*Dataset records*.

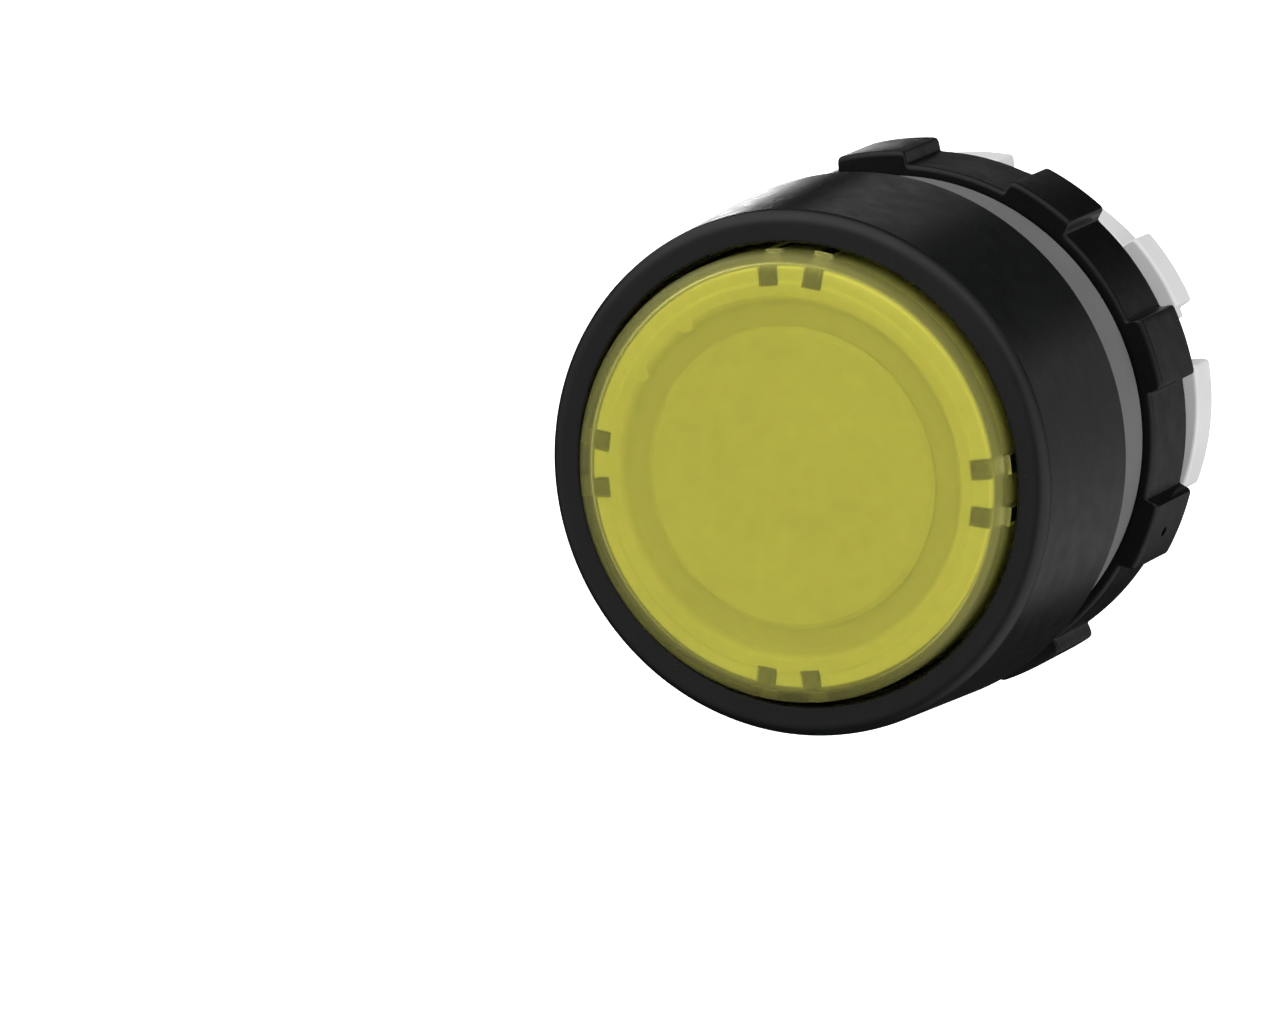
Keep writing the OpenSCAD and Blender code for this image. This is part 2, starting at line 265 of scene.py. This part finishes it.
class Surface:
    """A material with a Principled shader, and short calls for the nodes round it."""

    def __init__(self, name, color, roughness, **values):
        self.material = bpy.data.materials.new(name)
        self.material.use_nodes = True
        self.tree = self.material.node_tree
        self.shader = self.tree.nodes["Principled BSDF"]
        self.color = color
        self.shader.inputs["Base Color"].default_value = (*color, 1)
        self.shader.inputs["Roughness"].default_value = roughness
        for socket, value in values.items():
            self.shader.inputs[socket.replace("_", " ")].default_value = value
        self.place = self.tree.nodes.new("ShaderNodeTexCoord").outputs["Object"]

    def noise(self, size, detail=3, stretch=(1, 1, 1)):
        """Noise with features of about size millimetres."""
        mapping = self.tree.nodes.new("ShaderNodeMapping")
        mapping.inputs["Scale"].default_value = stretch
        self.tree.links.new(self.place, mapping.inputs["Vector"])
        node = self.tree.nodes.new("ShaderNodeTexNoise")
        node.inputs["Scale"].default_value = 1 / (size * MM)
        node.inputs["Detail"].default_value = detail
        self.tree.links.new(mapping.outputs["Vector"], node.inputs["Vector"])
        return node.outputs["Fac"]

    def spread(self, source, low, high, start=NOISE_LOW, end=NOISE_HIGH):
        """Values from low to high as source goes from start to end."""
        node = self.tree.nodes.new("ShaderNodeMapRange")
        for socket, value in zip(("From Min", "From Max", "To Min", "To Max"), (start, end, low, high)):
            node.inputs[socket].default_value = value
        self.tree.links.new(source, node.inputs["Value"])
        return node.outputs["Result"]

    def tone(self, source, change):
        """Colour that varies by a share of itself, up and down, with source."""
        ramp = self.tree.nodes.new("ShaderNodeValToRGB")
        shares, positions = (1 - change, 1 + change), (NOISE_LOW, NOISE_HIGH)
        for element, share, position in zip(ramp.color_ramp.elements, shares, positions):
            element.color = (*[c * share for c in self.color], 1)
            element.position = position
        self.tree.links.new(source, ramp.inputs["Fac"])
        self.tree.links.new(ramp.outputs["Color"], self.shader.inputs["Base Color"])
        return self

    def paint_recess_shade(self, y0, y1, share):
        """Painted shade: dims the colour to a share of itself from y0 back to y1, so the deeper levels of a
        face look shaded.
        """
        axes = self.tree.nodes.new("ShaderNodeSeparateXYZ")
        self.tree.links.new(self.place, axes.inputs["Vector"])
        scale = self.tree.nodes.new("ShaderNodeVectorMath")
        scale.operation = "SCALE"
        self.tree.links.new(self.shader.inputs["Base Color"].links[0].from_socket, scale.inputs["Vector"])
        self.tree.links.new(self.spread(axes.outputs["Y"], 1, share, y0 * MM, y1 * MM), scale.inputs["Scale"])
        self.tree.links.new(scale.outputs["Vector"], self.shader.inputs["Base Color"])
        return self

    def roughness(self, source, low, high):
        self.tree.links.new(self.spread(source, low, high), self.shader.inputs["Roughness"])
        return self

    def bump(self, *layers):
        """Each layer is a height source and how high its relief is, in millimetres."""
        normal = None
        for source, height in layers:
            node = self.tree.nodes.new("ShaderNodeBump")
            node.inputs["Distance"].default_value = height * MM
            self.tree.links.new(source, node.inputs["Height"])
            if normal:
                self.tree.links.new(normal, node.inputs["Normal"])
            normal = node.outputs["Normal"]
        self.tree.links.new(normal, self.shader.inputs["Normal"])
        return self


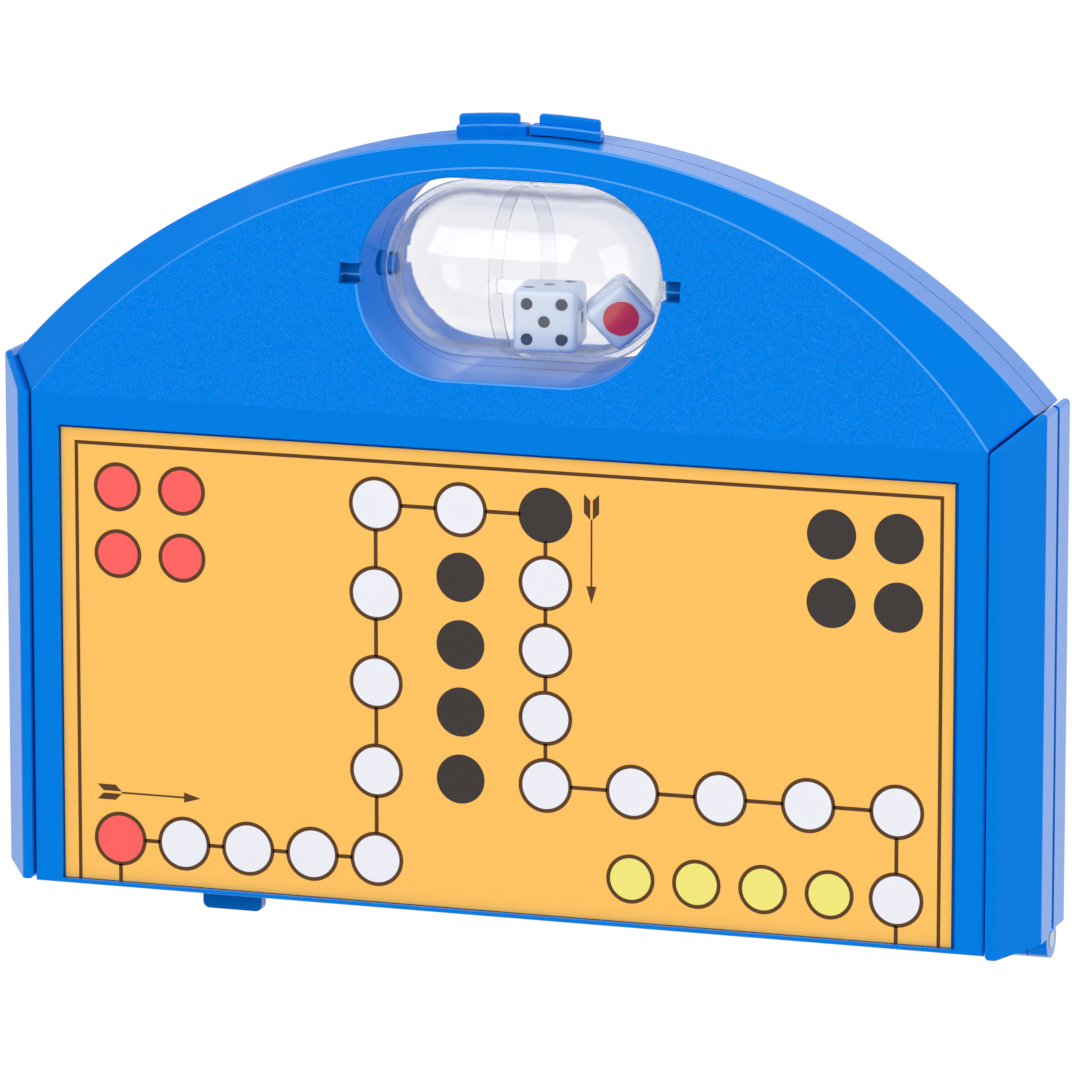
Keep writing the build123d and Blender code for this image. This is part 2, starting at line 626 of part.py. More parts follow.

*What is being asked*. All lines from the beginning of the material above through the one with "material with a" need to be returned exactly; please return those and only those.

*Result of this exercise*.
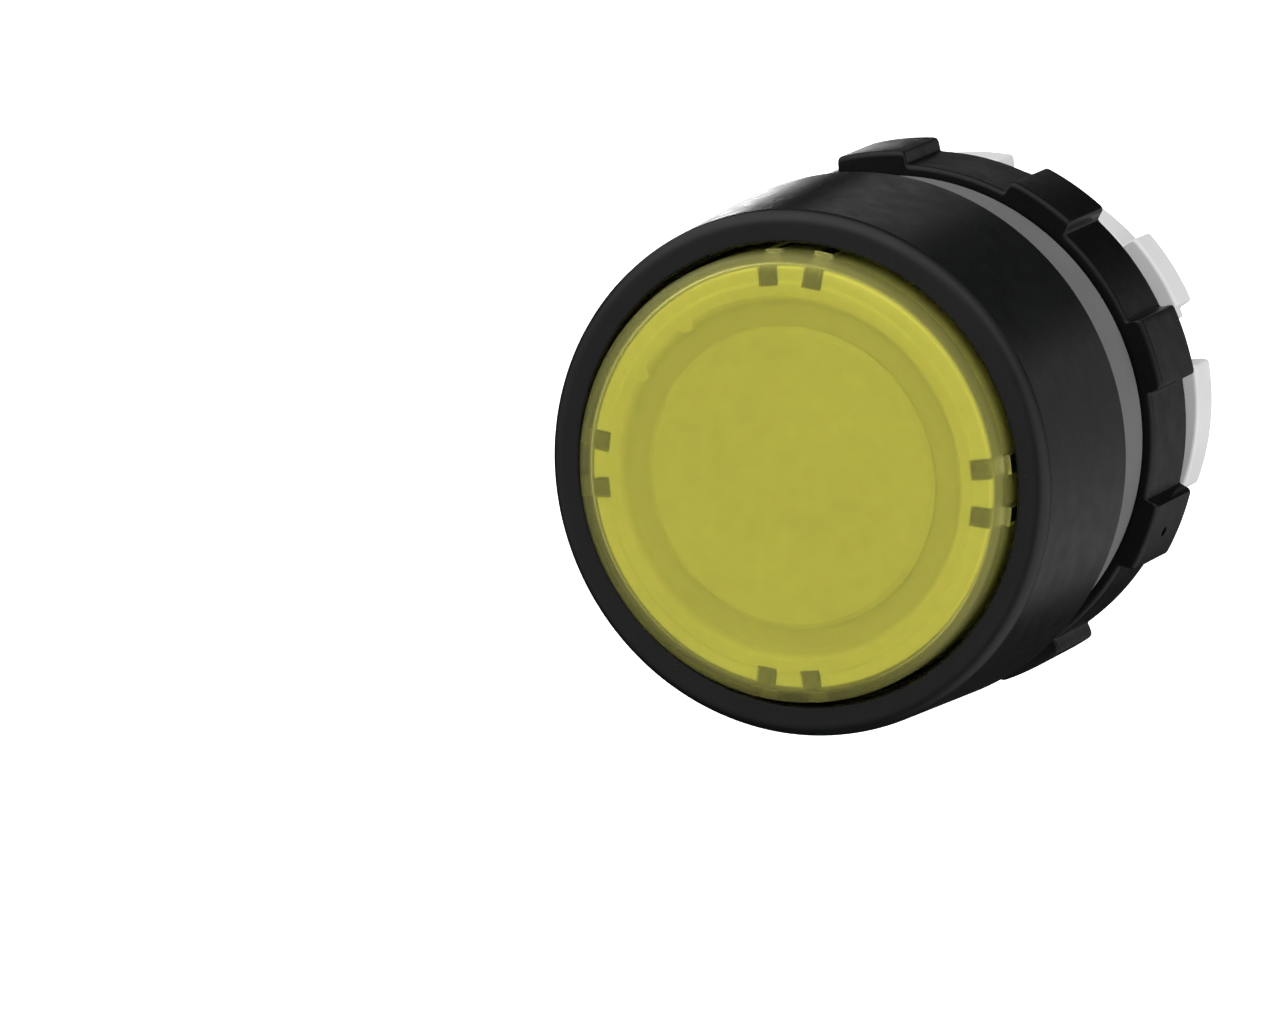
Keep writing the OpenSCAD and Blender code for this image. This is part 2, starting at line 265 of scene.py. This part finishes it.
class Surface:
    """A material with a Principled shader, and short calls for the nodes round it."""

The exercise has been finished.